## REQUIREMENT
Output every line below without omitting or altering anything.

## DATA EXTRACT
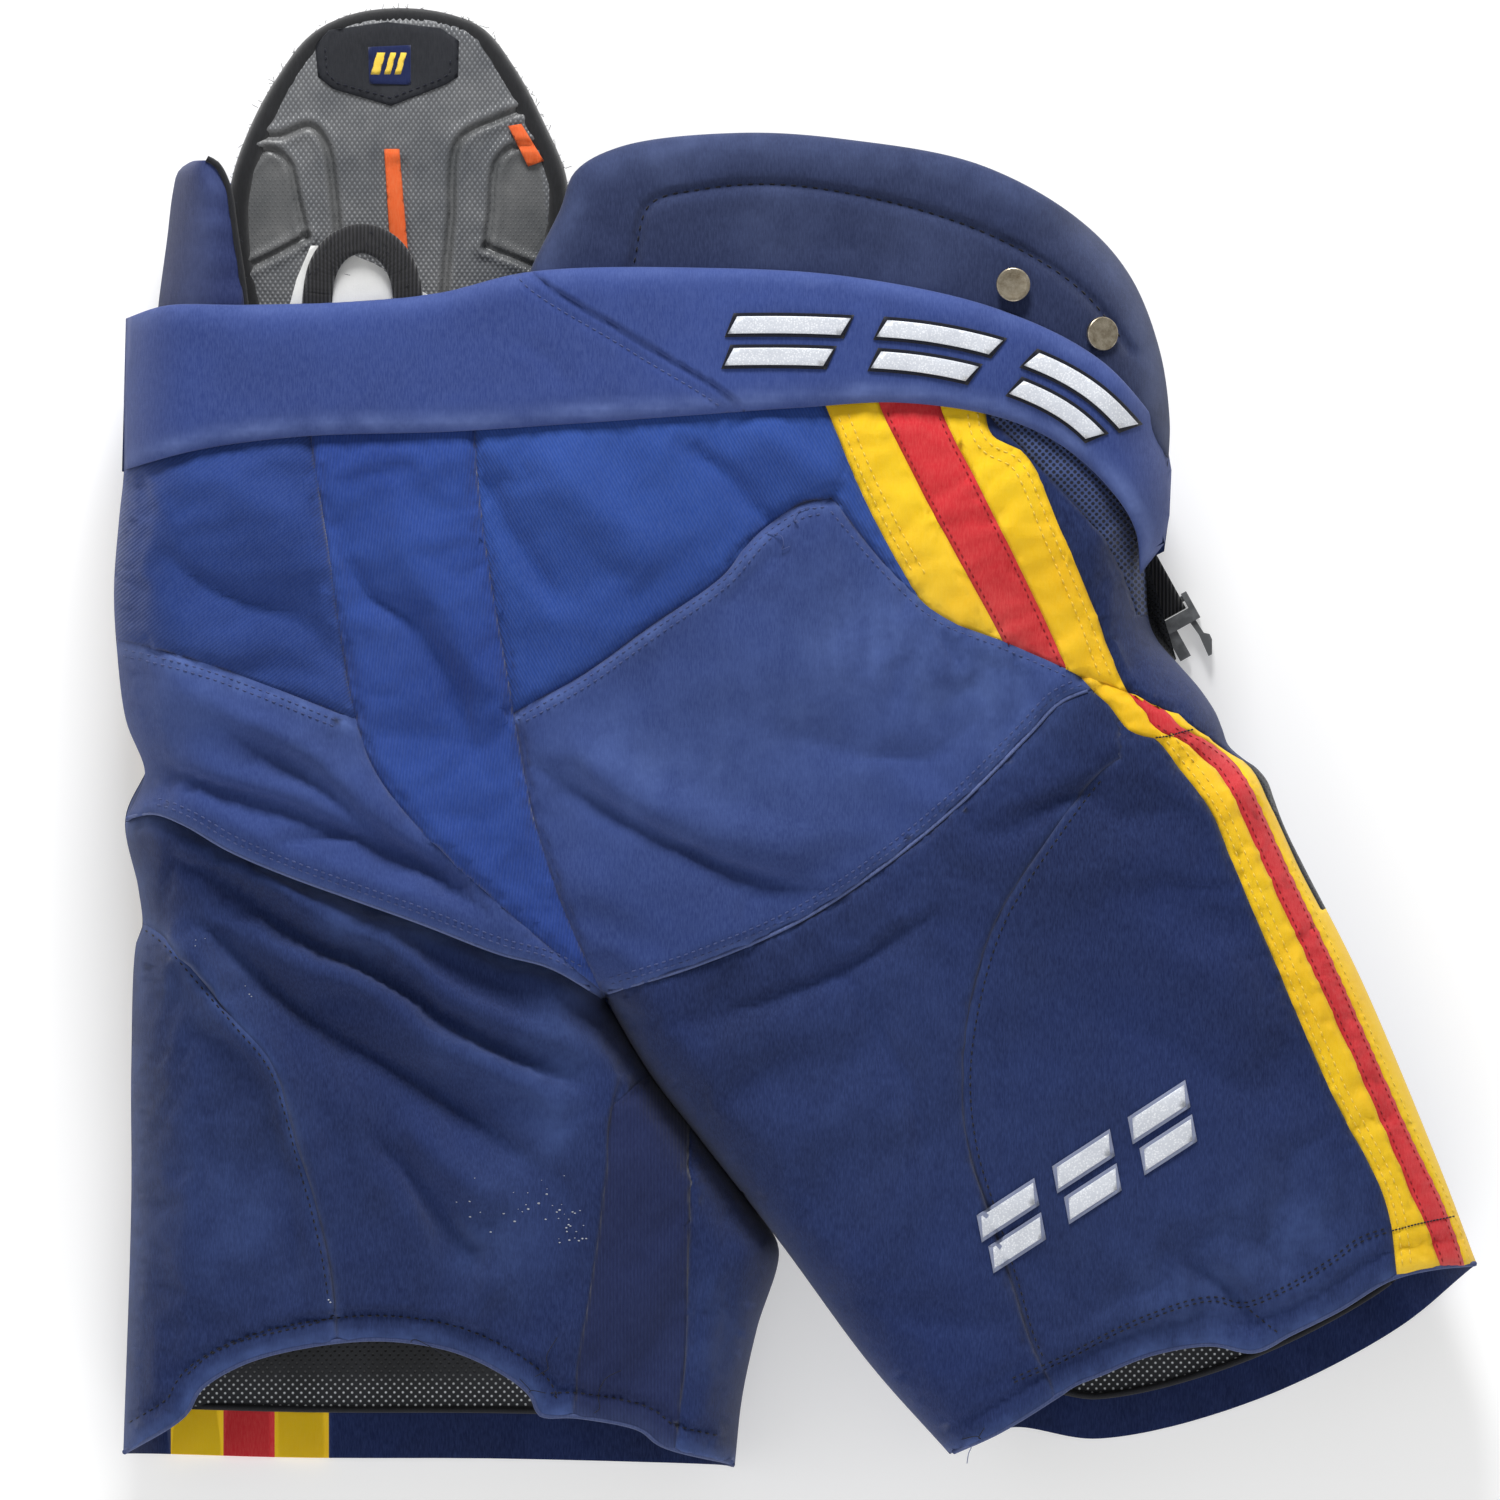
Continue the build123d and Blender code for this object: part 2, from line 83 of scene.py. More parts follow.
# ---- curves and distances ------------------------------------------------------------------------
def smooth(points, step=3.0):
    """A Catmull-Rom curve through points, sampled about every step."""
    p = [np.array(q, float) for q in points]
    if len(p) == 2:
        count = max(1, int(np.linalg.norm(p[1] - p[0]) / step))
        return np.array([p[0] + (p[1] - p[0]) * i / count for i in range(count + 1)])
    p = [2 * p[0] - p[1]] + p + [2 * p[-1] - p[-2]]
    out = []
    for a, b, c, d in zip(p, p[1:], p[2:], p[3:]):
        ta = 0.0
        tb = ta + math.sqrt(np.linalg.norm(b - a)) + 1e-6
        tc = tb + math.sqrt(np.linalg.norm(c - b)) + 1e-6
        td = tc + math.sqrt(np.linalg.norm(d - c)) + 1e-6
        count = max(1, int(np.linalg.norm(c - b) / step))
        for i in range(count):
            t = tb + (tc - tb) * i / count
            a1 = (tb - t) / (tb - ta) * a + (t - ta) / (tb - ta) * b
            a2 = (tc - t) / (tc - tb) * b + (t - tb) / (tc - tb) * c
            a3 = (td - t) / (td - tc) * c + (t - tc) / (td - tc) * d
            b1 = (tc - t) / (tc - ta) * a1 + (t - ta) / (tc - ta) * a2
            b2 = (td - t) / (td - tb) * a2 + (t - tb) / (td - tb) * a3
            out.append((tc - t) / (tc - tb) * b1 + (t - tb) / (tc - tb) * b2)
    out.append(p[-2])
    return np.array(out)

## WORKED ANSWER
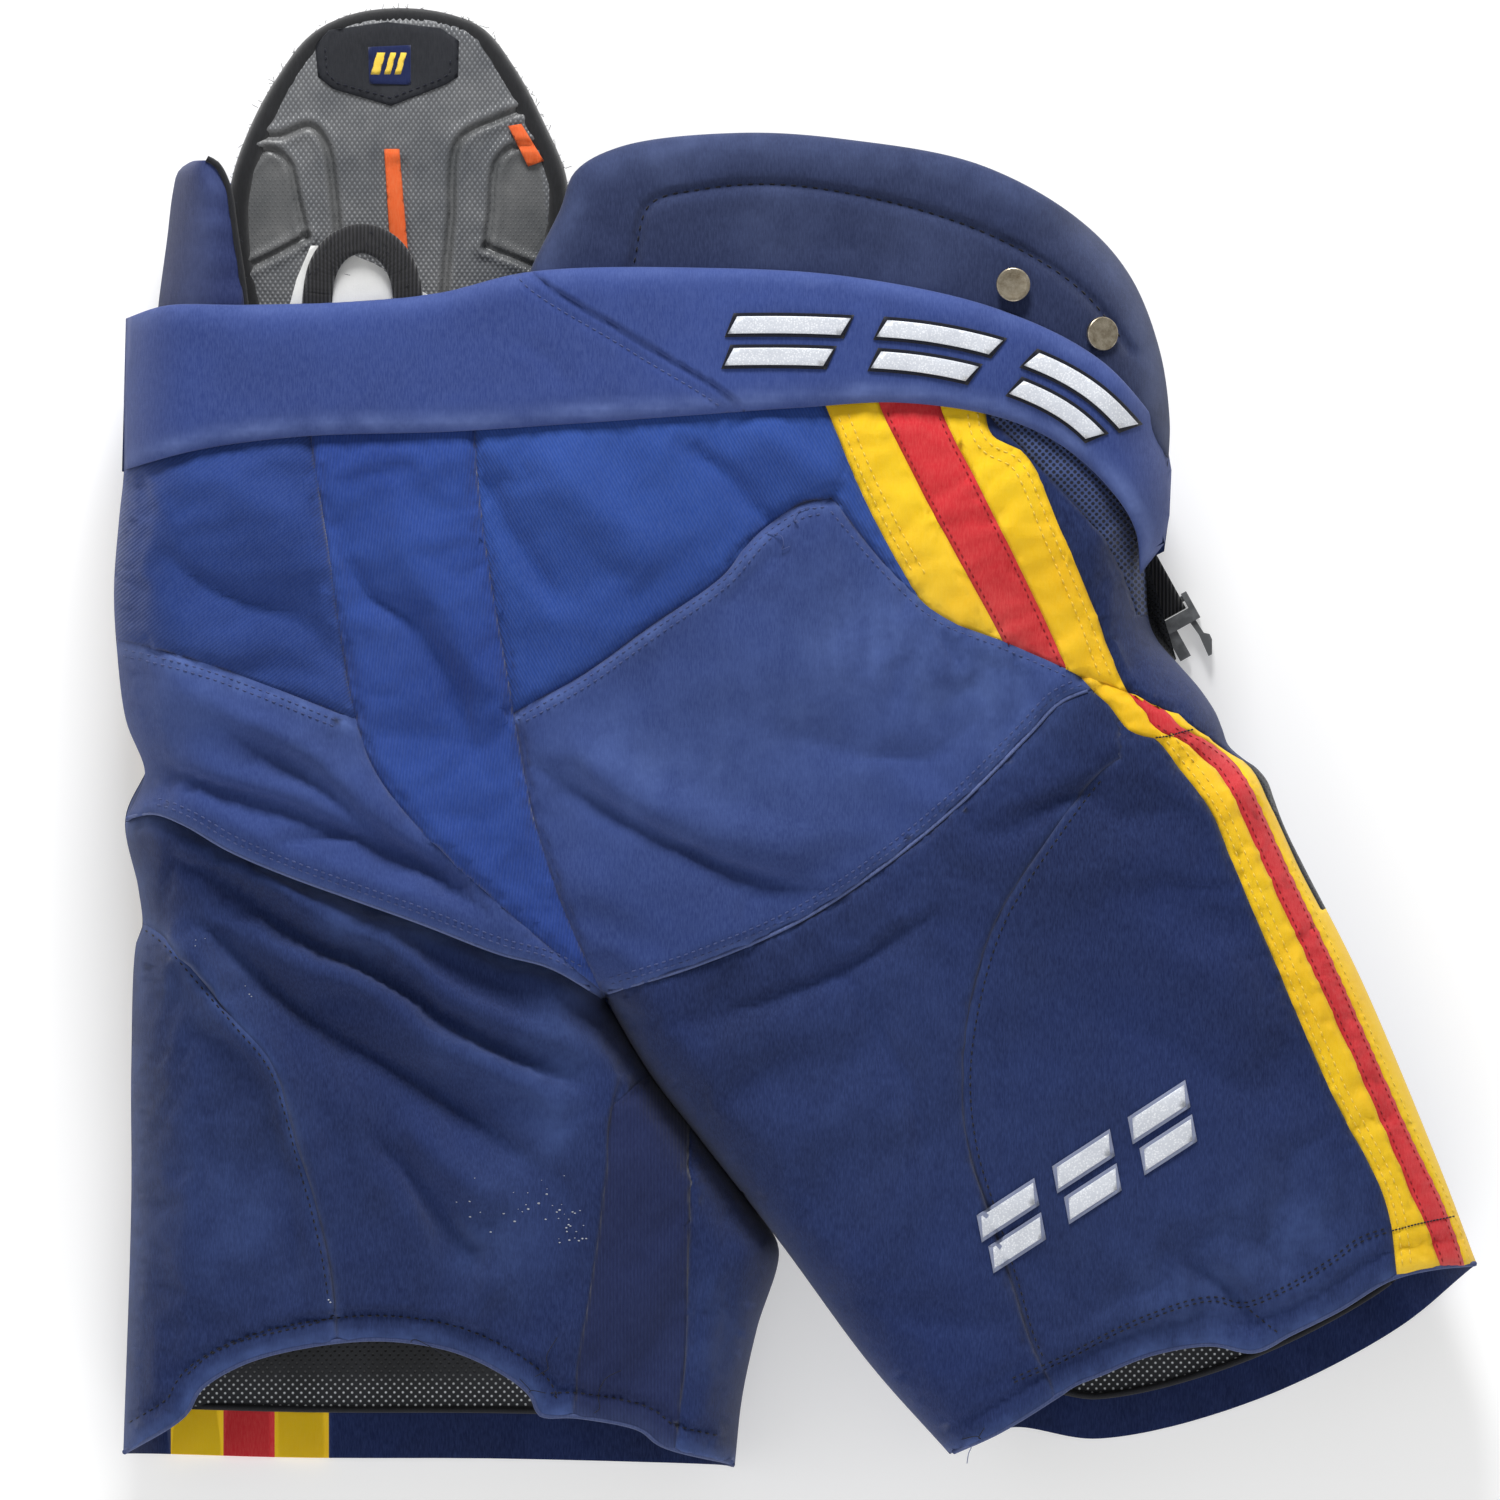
Continue the build123d and Blender code for this object: part 2, from line 83 of scene.py. More parts follow.
# ---- curves and distances ------------------------------------------------------------------------
def smooth(points, step=3.0):
    """A Catmull-Rom curve through points, sampled about every step."""
    p = [np.array(q, float) for q in points]
    if len(p) == 2:
        count = max(1, int(np.linalg.norm(p[1] - p[0]) / step))
        return np.array([p[0] + (p[1] - p[0]) * i / count for i in range(count + 1)])
    p = [2 * p[0] - p[1]] + p + [2 * p[-1] - p[-2]]
    out = []
    for a, b, c, d in zip(p, p[1:], p[2:], p[3:]):
        ta = 0.0
        tb = ta + math.sqrt(np.linalg.norm(b - a)) + 1e-6
        tc = tb + math.sqrt(np.linalg.norm(c - b)) + 1e-6
        td = tc + math.sqrt(np.linalg.norm(d - c)) + 1e-6
        count = max(1, int(np.linalg.norm(c - b) / step))
        for i in range(count):
            t = tb + (tc - tb) * i / count
            a1 = (tb - t) / (tb - ta) * a + (t - ta) / (tb - ta) * b
            a2 = (tc - t) / (tc - tb) * b + (t - tb) / (tc - tb) * c
            a3 = (td - t) / (td - tc) * c + (t - tc) / (td - tc) * d
            b1 = (tc - t) / (tc - ta) * a1 + (t - ta) / (tc - ta) * a2
            b2 = (td - t) / (td - tb) * a2 + (t - tb) / (td - tb) * a3
            out.append((tc - t) / (tc - tb) * b1 + (t - tb) / (tc - tb) * b2)
    out.append(p[-2])
    return np.array(out)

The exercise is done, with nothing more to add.